Continuous and Comprehensive Evaluation (CCE) shifts the focus from rote learning to actual learning, emphasizing continuous improvement and frequent assessments. It ensures a broader understanding of student learning, encompassing knowledge acquisition, affective skills, and overall personal development throughout the academic cycle.

What are the types of CCE?

CCE consists of two types: Formative Assessment (FA), focusing on regular, informal assessments like quizzes, projects, and class participation; and Summative Assessment (SA), involving more formal exams at the end of a term to evaluate overall learning. Both types aim to measure and improve student learning.

Who introduced CCE?

The Central Board of Secondary Education (CBSE) in India introduced CCE in 2009 as part of its assessment proposal to reduce student stress and make evaluation comprehensive and regular, reflecting the developmental process of each student.

How is CCE beneficial for students?

CCE benefits students by reducing the pressure of single high-stakes exams. It offers multiple opportunities to improve through varied assessments and feedback. This method values all aspects of student growth, including academic understanding, creative thinking, and social skills.

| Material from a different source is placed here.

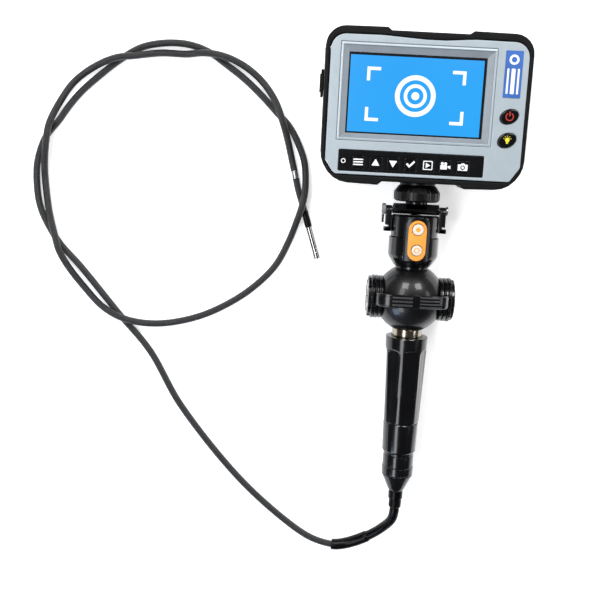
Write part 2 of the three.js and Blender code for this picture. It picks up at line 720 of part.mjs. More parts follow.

What are the main principles of CCE?

CCE operates on the principle that assessment should be comprehensive, continuous, and cover both scholastic and co-scholastic aspects. It aims for a holistic view of student progress, focusing on learning outcomes, self and peer assessment, and adaptive teaching strategies, thus integrating a multifaceted approach to education.

What is the role of a teacher in CCE?

In CCE, teachers are facilitators of learning, not just transmitters of knowledge. They design diverse and inclusive evaluation procedures, provide constructive feedback, and adapt teaching methods to meet varied learning objectives. They ensure school-based evaluation that genuinely reflects each student's abilities and progress, embodying a supportive educational environment.